AWS MSK Cluster
Amazon Managed Streaming for Apache Kafka (MSK). Securely stream data with a fully managed, highly available Apache Kafka service.
Made by
Massdriver
Official
Yes
Clouds
Tags
AWS Managed Streaming for Apache Kafka (AWS MSK)
AWS Managed Streaming for Apache Kafka (MSK) is a fully managed service that makes it easy to build and run applications that use Apache Kafka to process streaming data. With MSK, you can create and manage scalable and secure Kafka clusters with integrated monitoring and security capabilities.
Design Decisions
- High Availability: The MSK cluster is configured across multiple Availability Zones to ensure high availability and fault tolerance.
- Security: Security groups are set up to regulate inbound and outbound traffic, ensuring that only permitted traffic can access the Kafka cluster and ZooKeeper instances.
- Encryption: Data in transit between the Kafka clients and brokers, as well as within the Kafka cluster and ZooKeeper nodes, is encrypted using TLS.
- Logging: Configurable logging options to CloudWatch and S3 are available to enable monitoring and auditing.
- Monitoring: Alarms for high CPU usage and storage capacity are set up to alert administrators about potential issues before they become critical.
Runbook
Cannot Connect to Kafka Brokers
To troubleshoot connection issues to the Kafka brokers, you can use the following AWS CLI command to describe the MSK cluster and ensure that the broker endpoints are correct.
aws msk describe-cluster --cluster-arn <your-msk-cluster-arn>
Expect the output to include broker connectivity details like BootstrapBrokerStringTls
and the list of broker nodes.
High CPU Usage on Kafka Brokers
If you receive an alert for high CPU usage, you can use CloudWatch to check CPU metrics:
aws cloudwatch get-metric-statistics --namespace AWS/Kafka --metric-name CpuUser --dimensions Name=ClusterName,Value=<your-cluster-name> --start-time 2023-01-01T23:18:00 --end-time 2023-01-01T23:30:00 --period 60 --statistics Average
Analyze the returned data points to determine the average CPU usage.
Storage Capacity Alarm
If the storage capacity of your Kafka brokers hits a critical level, you need to analyze the disk usage:
aws cloudwatch get-metric-statistics --namespace AWS/Kafka --metric-name KafkaDataLogsDiskUsed --dimensions Name=ClusterName,Value=<your-cluster-name> --start-time 2023-01-01T00:00:00 --end-time 2023-01-01T23:59:00 --period 86400 --statistics Sum
Check the disk usage statistics and make necessary adjustments to the storage capacity if required.

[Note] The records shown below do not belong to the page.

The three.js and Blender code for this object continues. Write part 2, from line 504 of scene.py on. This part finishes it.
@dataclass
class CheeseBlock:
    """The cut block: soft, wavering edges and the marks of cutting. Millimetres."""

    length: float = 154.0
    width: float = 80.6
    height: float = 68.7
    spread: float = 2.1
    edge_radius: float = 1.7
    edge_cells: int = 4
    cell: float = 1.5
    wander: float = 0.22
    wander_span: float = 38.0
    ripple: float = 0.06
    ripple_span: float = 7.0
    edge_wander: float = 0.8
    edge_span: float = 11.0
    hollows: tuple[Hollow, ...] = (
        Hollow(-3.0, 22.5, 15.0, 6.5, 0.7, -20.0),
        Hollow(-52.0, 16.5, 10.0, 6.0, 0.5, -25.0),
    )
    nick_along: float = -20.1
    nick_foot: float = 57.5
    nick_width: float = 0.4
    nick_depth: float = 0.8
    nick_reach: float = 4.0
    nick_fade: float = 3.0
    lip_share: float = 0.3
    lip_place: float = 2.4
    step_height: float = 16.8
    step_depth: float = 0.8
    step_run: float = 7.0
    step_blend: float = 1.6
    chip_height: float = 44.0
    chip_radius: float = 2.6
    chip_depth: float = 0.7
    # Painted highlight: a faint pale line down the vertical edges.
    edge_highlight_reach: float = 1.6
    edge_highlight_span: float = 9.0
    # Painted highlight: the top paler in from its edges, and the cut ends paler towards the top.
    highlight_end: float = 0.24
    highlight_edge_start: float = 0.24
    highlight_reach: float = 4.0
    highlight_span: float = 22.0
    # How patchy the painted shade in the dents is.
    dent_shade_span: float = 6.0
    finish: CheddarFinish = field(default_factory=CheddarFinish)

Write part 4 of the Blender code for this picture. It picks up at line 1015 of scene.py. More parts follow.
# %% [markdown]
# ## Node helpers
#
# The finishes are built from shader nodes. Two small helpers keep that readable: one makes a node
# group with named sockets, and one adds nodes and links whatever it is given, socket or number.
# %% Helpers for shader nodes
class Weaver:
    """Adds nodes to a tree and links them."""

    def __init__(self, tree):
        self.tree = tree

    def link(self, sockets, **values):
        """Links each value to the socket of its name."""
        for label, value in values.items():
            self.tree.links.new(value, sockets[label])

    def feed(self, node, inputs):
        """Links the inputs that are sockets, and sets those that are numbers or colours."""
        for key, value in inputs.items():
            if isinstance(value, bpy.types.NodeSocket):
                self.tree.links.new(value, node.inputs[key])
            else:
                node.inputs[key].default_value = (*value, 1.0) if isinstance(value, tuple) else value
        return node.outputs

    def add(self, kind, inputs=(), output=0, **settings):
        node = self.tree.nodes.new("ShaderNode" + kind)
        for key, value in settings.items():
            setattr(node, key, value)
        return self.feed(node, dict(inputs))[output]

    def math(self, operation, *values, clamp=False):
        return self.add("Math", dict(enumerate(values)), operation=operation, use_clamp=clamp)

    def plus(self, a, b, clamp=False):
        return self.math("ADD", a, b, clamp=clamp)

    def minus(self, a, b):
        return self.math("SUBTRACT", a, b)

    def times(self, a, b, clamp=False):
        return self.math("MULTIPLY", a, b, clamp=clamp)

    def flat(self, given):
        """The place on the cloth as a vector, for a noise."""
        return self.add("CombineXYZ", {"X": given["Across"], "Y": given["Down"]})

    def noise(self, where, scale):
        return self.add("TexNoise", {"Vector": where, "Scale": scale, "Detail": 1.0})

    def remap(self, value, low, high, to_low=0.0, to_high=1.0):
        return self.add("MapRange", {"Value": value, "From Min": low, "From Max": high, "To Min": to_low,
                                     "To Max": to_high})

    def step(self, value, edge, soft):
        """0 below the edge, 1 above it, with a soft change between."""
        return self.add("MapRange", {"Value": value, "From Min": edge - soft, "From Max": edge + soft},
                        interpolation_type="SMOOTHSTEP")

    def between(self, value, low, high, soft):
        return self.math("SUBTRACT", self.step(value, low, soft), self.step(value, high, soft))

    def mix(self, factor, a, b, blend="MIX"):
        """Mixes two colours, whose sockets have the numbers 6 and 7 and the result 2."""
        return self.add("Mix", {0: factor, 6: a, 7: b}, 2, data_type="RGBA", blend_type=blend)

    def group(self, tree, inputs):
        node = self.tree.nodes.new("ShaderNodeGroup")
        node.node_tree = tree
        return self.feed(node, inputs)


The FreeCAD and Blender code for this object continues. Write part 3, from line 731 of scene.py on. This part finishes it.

ZooKeeper Connection Issues
If you face issues connecting to ZooKeeper nodes, you can use the following commands to troubleshoot:
-
List ZooKeeper Nodes
aws msk describe-cluster --cluster-arn <your-msk-cluster-arn>
-
Check ZooKeeper Status
Connect to the ZooKeeper node and check its status:
echo "ruok" | nc <zookeeper-node-endpoint> 2182
The expected response is
imok
.
Reset Kafka Offset
If you need to reset the Kafka offset for a consumer group, use the following kafka-consumer-groups.sh
command (part of Kafka binaries):
kafka-consumer-groups.sh --bootstrap-server <broker-endpoint> --group <consumer-group> --reset-offsets --to-earliest --execute --topic <topic-name>
Ensure the offsets are reset to the desired position.
Monitor and Debug Kafka Topics
To describe Kafka topics and monitor their partitions and offsets:
kafka-topics.sh --describe --bootstrap-server <broker-endpoint> --topic <topic-name>
This command provides information about the number of partitions, replicas, and offsets, helping you debug any topic-related issues.
Variable | Type | Description |
---|---|---|
brokers_per_zone | number | Number of brokers per availability zone. |
instance_type | string | Type of instance for brokers. |
kafka_version | string | The version of Kafka to run |
logging_method | string | Method used to store kafka logs |
volume_size | integer | EBS volume size for message storage in GiB (between 1 and 16384). |